▶ [Data provided]
--

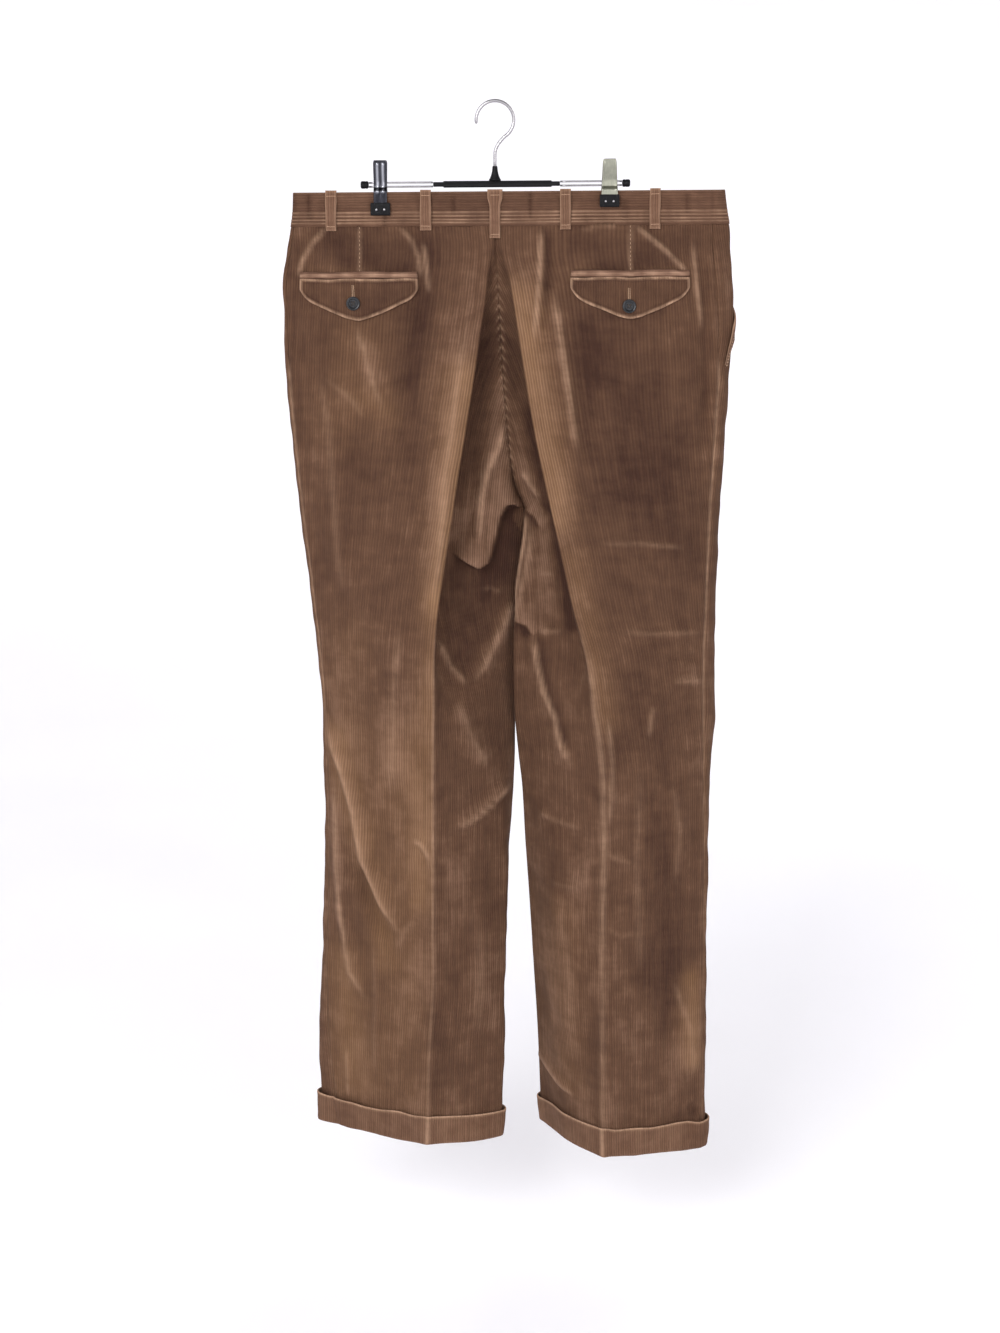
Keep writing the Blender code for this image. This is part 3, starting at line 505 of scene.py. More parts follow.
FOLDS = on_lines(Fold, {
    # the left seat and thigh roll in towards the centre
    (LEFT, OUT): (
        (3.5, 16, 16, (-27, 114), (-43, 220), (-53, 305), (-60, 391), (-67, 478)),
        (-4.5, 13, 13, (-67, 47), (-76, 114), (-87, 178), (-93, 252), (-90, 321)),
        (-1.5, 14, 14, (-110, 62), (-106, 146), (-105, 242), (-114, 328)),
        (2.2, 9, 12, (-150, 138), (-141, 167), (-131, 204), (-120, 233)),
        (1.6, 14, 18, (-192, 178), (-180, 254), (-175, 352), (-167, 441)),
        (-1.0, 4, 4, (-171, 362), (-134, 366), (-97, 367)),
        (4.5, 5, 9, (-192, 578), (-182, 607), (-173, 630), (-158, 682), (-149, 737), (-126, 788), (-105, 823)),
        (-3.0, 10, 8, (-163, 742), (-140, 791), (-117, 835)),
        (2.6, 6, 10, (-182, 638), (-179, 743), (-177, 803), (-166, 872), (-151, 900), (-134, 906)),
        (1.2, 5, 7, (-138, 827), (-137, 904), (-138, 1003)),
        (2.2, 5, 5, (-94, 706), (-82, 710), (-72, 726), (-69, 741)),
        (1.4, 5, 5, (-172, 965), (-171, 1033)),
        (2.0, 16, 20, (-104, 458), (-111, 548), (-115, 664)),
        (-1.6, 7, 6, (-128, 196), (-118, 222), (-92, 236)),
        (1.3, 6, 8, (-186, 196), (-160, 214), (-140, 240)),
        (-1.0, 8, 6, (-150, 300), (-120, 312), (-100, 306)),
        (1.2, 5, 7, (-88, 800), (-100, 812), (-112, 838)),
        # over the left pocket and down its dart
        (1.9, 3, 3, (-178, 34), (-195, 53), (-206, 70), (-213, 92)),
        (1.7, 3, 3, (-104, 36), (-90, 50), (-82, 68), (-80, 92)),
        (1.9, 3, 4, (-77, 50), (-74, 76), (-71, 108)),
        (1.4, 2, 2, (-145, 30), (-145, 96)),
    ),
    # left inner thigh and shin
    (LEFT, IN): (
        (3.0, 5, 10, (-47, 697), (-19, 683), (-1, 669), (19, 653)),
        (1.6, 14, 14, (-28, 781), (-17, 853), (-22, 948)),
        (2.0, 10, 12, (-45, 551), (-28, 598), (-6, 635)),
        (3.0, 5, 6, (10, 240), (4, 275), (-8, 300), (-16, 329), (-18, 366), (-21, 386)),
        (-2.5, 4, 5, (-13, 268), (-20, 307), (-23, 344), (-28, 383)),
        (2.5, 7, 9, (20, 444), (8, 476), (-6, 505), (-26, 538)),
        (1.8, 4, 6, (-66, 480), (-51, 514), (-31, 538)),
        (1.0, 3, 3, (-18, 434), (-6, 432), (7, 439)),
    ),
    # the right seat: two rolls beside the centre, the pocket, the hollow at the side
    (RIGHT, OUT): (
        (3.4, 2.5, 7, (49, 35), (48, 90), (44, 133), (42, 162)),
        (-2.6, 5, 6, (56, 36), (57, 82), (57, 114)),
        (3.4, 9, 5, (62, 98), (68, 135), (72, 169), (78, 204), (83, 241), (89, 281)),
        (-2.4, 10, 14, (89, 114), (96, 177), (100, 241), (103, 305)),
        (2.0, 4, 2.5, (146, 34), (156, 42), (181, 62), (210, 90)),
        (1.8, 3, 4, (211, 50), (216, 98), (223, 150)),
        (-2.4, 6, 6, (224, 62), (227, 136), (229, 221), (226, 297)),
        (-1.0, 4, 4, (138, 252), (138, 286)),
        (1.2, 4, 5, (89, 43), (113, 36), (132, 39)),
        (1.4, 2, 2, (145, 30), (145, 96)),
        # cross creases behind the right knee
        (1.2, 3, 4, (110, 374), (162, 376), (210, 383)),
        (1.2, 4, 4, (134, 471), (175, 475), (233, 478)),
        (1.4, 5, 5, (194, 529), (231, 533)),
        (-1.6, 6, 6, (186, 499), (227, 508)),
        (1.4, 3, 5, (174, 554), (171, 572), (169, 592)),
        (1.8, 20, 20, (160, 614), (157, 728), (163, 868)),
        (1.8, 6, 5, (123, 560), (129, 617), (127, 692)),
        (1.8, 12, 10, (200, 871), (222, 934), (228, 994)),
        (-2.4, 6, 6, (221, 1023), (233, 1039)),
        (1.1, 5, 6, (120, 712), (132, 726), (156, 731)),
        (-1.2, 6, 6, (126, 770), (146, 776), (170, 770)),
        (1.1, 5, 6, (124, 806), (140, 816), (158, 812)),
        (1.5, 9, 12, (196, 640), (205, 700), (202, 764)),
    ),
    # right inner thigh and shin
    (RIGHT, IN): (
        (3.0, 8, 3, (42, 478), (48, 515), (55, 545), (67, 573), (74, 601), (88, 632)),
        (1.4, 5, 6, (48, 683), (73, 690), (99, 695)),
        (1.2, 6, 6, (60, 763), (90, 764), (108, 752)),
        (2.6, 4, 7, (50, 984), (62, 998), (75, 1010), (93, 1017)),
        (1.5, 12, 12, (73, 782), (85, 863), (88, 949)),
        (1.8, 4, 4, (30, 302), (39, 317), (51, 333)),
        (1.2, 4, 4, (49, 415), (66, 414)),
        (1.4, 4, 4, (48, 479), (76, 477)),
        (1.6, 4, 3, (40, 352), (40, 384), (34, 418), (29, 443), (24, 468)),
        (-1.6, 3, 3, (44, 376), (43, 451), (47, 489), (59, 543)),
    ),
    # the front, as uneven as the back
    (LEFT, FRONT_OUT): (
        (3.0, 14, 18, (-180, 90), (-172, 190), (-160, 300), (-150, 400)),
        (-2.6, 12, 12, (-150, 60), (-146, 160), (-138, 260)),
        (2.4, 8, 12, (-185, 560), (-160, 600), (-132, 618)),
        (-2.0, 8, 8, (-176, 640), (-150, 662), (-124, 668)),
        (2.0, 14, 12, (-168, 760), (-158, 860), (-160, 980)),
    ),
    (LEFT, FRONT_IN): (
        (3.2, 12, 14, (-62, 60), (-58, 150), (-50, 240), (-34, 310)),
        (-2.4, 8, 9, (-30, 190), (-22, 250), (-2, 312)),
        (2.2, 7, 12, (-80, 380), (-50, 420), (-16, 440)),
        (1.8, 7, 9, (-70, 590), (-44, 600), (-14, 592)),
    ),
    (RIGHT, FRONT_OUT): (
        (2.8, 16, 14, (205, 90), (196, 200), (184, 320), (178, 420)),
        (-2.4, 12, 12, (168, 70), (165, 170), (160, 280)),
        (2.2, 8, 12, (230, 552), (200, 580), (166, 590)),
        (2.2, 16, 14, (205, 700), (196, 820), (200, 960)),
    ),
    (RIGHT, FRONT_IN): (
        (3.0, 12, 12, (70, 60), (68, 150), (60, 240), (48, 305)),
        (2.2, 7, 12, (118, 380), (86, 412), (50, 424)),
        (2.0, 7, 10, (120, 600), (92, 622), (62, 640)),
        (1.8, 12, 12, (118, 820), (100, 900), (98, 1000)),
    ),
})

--

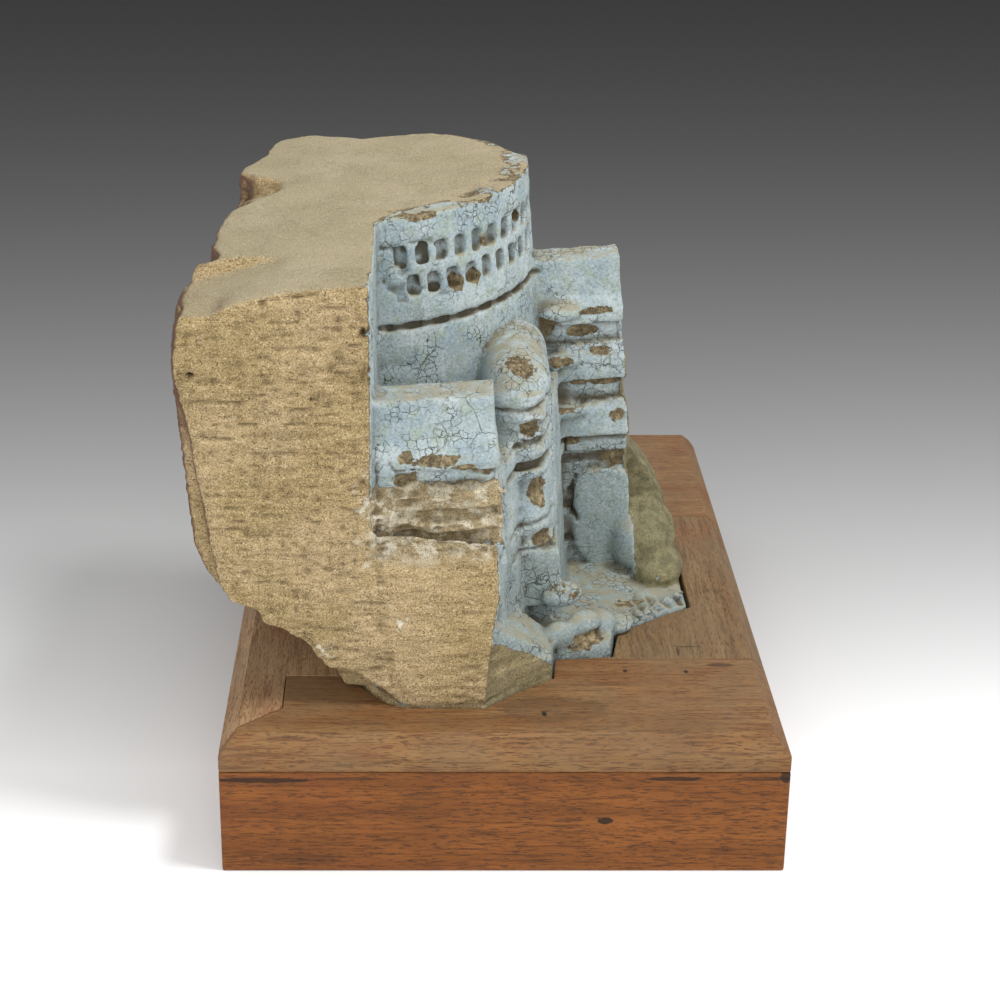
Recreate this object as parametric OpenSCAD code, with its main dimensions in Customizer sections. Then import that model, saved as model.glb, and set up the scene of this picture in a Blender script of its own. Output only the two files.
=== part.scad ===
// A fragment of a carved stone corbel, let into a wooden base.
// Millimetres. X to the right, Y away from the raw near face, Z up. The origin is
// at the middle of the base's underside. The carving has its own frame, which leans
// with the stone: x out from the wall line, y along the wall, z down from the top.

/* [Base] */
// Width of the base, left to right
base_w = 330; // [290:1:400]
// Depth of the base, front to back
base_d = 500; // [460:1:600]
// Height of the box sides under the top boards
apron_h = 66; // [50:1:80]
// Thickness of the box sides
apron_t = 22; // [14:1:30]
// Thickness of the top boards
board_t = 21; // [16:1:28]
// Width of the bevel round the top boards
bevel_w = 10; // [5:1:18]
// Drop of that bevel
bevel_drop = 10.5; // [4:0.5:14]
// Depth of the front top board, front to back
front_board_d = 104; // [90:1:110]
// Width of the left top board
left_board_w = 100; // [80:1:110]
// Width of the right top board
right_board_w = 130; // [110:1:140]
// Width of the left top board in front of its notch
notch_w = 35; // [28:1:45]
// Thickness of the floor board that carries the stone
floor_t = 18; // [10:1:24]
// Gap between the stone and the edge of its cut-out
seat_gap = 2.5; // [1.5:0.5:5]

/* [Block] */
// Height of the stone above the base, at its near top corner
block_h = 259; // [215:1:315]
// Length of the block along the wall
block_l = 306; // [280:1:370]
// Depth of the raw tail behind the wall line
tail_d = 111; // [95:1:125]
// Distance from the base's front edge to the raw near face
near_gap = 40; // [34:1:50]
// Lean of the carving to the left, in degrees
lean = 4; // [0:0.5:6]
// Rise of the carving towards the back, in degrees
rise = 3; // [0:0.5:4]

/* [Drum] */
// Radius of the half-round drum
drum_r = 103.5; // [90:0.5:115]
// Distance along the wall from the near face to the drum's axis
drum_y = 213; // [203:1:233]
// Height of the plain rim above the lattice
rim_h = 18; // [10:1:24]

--

▶ [Given task] Give back exactly the lines from the line that has "Recreate this object" to the line that has "from the top.", both included, and leave out all others.

▶ [Exercise result]
Recreate this object as parametric OpenSCAD code, with its main dimensions in Customizer sections. Then import that model, saved as model.glb, and set up the scene of this picture in a Blender script of its own. Output only the two files.
=== part.scad ===
// A fragment of a carved stone corbel, let into a wooden base.
// Millimetres. X to the right, Y away from the raw near face, Z up. The origin is
// at the middle of the base's underside. The carving has its own frame, which leans
// with the stone: x out from the wall line, y along the wall, z down from the top.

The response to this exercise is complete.